Everything from the line containing "the seat at z." to the line containing "points = [vertex.co", both lines included, must be copied exactly; nothing else should be.

» DATASET EXTRACT:
----------

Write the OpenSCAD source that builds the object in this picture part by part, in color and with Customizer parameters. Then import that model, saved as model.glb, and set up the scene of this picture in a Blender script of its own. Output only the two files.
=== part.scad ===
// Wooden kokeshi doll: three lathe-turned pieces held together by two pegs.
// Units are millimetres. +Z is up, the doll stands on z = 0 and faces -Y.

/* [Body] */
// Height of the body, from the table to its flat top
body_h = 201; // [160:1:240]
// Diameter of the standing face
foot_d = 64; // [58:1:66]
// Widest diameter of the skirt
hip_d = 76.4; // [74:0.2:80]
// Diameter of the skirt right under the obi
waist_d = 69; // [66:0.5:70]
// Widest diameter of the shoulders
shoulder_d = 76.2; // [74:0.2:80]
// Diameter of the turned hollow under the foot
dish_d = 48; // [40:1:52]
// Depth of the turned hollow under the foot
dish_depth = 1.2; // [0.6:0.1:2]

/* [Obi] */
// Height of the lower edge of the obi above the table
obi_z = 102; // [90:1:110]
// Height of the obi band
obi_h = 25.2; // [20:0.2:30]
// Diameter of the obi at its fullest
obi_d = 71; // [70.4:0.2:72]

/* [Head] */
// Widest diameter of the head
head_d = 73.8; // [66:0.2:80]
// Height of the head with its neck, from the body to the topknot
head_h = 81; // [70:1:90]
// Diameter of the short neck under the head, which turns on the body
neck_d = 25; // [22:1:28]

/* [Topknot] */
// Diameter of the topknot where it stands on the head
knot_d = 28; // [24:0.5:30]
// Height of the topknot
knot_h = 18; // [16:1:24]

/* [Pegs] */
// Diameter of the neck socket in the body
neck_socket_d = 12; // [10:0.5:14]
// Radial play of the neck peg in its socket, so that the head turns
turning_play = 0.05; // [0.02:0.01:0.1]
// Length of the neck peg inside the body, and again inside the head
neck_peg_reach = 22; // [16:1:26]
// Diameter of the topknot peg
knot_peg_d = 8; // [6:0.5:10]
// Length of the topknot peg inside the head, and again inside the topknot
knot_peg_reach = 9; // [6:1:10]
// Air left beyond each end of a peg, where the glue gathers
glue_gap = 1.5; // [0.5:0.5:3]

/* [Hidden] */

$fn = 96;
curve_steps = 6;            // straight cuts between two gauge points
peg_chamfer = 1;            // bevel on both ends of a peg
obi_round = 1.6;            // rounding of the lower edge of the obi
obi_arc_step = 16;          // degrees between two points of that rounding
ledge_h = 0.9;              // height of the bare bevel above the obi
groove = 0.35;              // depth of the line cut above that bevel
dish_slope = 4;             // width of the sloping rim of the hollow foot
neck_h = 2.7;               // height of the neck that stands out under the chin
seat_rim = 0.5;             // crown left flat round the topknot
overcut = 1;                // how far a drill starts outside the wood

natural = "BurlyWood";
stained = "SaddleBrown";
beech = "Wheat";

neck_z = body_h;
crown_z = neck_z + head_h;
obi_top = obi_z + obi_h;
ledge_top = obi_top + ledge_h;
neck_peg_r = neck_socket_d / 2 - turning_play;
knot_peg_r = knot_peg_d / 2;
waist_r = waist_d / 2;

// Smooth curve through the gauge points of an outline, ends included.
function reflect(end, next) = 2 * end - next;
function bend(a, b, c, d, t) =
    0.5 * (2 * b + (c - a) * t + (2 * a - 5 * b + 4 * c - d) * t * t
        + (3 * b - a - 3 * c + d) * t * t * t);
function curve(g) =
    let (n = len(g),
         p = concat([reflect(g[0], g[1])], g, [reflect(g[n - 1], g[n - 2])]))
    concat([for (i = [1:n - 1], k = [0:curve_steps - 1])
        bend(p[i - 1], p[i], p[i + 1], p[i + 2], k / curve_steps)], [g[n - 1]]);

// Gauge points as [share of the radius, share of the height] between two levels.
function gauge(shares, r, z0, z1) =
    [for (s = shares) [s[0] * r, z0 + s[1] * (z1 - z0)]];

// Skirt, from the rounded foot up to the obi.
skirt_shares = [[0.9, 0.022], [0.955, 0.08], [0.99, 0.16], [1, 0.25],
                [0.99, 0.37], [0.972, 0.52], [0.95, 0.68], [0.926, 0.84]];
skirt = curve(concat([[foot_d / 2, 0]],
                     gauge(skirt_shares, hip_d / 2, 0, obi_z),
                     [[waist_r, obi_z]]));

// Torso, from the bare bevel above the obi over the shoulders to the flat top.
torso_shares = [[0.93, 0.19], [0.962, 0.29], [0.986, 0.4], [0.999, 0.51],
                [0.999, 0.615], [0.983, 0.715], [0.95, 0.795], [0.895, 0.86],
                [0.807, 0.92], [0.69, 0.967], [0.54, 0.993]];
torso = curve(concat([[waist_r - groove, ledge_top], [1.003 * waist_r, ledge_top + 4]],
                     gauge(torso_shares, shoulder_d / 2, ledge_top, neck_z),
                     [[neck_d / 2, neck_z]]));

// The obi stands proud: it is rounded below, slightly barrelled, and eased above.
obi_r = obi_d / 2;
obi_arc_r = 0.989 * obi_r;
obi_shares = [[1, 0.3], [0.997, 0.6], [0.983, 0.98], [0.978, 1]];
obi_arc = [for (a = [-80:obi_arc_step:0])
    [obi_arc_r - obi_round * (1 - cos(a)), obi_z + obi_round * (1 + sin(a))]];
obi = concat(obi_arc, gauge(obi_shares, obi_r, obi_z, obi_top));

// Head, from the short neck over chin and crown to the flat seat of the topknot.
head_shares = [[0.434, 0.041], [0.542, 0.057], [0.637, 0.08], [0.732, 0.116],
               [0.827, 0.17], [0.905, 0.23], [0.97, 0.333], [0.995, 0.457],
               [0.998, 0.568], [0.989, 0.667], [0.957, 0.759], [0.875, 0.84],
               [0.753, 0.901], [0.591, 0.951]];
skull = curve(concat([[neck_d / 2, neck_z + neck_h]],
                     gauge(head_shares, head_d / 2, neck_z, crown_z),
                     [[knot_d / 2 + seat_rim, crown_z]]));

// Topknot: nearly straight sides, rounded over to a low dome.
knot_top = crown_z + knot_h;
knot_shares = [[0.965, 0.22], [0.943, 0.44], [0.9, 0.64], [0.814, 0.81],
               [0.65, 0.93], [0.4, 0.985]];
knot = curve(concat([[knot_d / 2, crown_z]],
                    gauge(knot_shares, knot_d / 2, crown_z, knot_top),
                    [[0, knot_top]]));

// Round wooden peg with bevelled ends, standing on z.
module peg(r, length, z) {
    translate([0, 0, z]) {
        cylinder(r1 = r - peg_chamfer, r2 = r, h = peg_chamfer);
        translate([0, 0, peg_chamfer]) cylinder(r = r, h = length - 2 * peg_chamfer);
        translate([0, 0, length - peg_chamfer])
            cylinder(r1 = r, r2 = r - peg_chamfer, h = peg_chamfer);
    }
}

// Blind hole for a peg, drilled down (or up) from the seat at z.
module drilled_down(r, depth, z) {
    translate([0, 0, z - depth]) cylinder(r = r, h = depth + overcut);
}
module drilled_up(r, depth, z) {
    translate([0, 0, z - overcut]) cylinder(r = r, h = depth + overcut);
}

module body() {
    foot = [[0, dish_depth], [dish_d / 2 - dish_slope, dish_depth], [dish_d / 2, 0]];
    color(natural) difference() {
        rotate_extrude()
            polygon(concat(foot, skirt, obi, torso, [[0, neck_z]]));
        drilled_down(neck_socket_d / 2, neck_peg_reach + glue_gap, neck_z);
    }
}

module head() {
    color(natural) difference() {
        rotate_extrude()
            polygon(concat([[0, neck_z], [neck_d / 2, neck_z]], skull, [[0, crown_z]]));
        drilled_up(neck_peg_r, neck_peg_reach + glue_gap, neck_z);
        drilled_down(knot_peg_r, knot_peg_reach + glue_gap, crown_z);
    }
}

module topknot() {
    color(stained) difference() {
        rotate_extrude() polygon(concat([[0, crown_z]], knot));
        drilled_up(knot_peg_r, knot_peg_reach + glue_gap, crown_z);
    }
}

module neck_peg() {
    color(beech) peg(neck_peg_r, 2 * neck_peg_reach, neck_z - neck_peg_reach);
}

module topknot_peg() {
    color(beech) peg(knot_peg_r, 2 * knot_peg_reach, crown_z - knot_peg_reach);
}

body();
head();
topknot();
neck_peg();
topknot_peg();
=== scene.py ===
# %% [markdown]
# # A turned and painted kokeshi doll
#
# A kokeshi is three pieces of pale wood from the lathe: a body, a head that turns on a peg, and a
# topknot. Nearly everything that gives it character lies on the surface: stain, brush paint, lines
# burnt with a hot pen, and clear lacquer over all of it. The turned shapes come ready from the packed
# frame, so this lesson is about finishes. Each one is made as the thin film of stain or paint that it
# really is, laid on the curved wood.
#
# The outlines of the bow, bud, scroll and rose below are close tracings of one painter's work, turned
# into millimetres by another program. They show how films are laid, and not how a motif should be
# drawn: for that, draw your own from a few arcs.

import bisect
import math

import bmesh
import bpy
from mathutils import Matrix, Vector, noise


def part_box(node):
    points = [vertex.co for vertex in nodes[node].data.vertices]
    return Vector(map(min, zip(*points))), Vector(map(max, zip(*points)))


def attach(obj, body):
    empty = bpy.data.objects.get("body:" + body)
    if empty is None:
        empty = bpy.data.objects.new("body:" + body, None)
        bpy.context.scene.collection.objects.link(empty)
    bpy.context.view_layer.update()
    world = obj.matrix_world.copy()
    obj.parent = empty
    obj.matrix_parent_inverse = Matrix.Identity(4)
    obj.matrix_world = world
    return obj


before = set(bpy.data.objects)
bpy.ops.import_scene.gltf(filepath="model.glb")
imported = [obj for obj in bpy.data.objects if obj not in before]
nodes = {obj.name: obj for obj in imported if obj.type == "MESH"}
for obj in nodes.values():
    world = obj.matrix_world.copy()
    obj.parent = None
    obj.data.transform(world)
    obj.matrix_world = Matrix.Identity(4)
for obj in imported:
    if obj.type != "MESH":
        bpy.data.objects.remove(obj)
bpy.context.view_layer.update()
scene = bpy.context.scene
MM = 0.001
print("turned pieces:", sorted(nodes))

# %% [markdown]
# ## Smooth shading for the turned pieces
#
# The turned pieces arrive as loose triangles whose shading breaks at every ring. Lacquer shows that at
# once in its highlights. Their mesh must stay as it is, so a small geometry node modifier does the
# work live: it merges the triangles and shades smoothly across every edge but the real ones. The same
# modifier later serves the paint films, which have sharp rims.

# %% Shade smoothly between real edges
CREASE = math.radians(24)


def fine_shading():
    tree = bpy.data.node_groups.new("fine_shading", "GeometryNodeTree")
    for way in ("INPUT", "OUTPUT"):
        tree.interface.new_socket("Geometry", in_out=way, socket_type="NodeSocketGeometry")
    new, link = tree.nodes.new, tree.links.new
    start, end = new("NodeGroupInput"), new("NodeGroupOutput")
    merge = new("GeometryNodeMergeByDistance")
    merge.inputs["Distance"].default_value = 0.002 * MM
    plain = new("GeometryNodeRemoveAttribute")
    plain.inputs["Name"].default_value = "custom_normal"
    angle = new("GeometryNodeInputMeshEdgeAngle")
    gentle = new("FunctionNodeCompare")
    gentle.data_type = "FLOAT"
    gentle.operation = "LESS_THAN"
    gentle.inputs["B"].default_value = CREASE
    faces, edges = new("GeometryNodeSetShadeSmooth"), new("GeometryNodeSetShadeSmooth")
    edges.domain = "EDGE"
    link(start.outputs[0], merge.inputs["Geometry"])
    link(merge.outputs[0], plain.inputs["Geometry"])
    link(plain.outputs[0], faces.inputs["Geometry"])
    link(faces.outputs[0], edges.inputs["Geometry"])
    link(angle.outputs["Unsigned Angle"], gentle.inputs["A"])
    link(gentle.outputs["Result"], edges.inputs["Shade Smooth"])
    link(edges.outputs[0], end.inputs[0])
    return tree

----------

» SOLUTION TO THIS EXERCISE:
// Blind hole for a peg, drilled down (or up) from the seat at z.
module drilled_down(r, depth, z) {
    translate([0, 0, z - depth]) cylinder(r = r, h = depth + overcut);
}
module drilled_up(r, depth, z) {
    translate([0, 0, z - overcut]) cylinder(r = r, h = depth + overcut);
}

module body() {
    foot = [[0, dish_depth], [dish_d / 2 - dish_slope, dish_depth], [dish_d / 2, 0]];
    color(natural) difference() {
        rotate_extrude()
            polygon(concat(foot, skirt, obi, torso, [[0, neck_z]]));
        drilled_down(neck_socket_d / 2, neck_peg_reach + glue_gap, neck_z);
    }
}

module head() {
    color(natural) difference() {
        rotate_extrude()
            polygon(concat([[0, neck_z], [neck_d / 2, neck_z]], skull, [[0, crown_z]]));
        drilled_up(neck_peg_r, neck_peg_reach + glue_gap, neck_z);
        drilled_down(knot_peg_r, knot_peg_reach + glue_gap, crown_z);
    }
}

module topknot() {
    color(stained) difference() {
        rotate_extrude() polygon(concat([[0, crown_z]], knot));
        drilled_up(knot_peg_r, knot_peg_reach + glue_gap, crown_z);
    }
}

module neck_peg() {
    color(beech) peg(neck_peg_r, 2 * neck_peg_reach, neck_z - neck_peg_reach);
}

module topknot_peg() {
    color(beech) peg(knot_peg_r, 2 * knot_peg_reach, crown_z - knot_peg_reach);
}

body();
head();
topknot();
neck_peg();
topknot_peg();
=== scene.py ===
# %% [markdown]
# # A turned and painted kokeshi doll
#
# A kokeshi is three pieces of pale wood from the lathe: a body, a head that turns on a peg, and a
# topknot. Nearly everything that gives it character lies on the surface: stain, brush paint, lines
# burnt with a hot pen, and clear lacquer over all of it. The turned shapes come ready from the packed
# frame, so this lesson is about finishes. Each one is made as the thin film of stain or paint that it
# really is, laid on the curved wood.
#
# The outlines of the bow, bud, scroll and rose below are close tracings of one painter's work, turned
# into millimetres by another program. They show how films are laid, and not how a motif should be
# drawn: for that, draw your own from a few arcs.

import bisect
import math

import bmesh
import bpy
from mathutils import Matrix, Vector, noise


def part_box(node):
    points = [vertex.co for vertex in nodes[node].data.vertices]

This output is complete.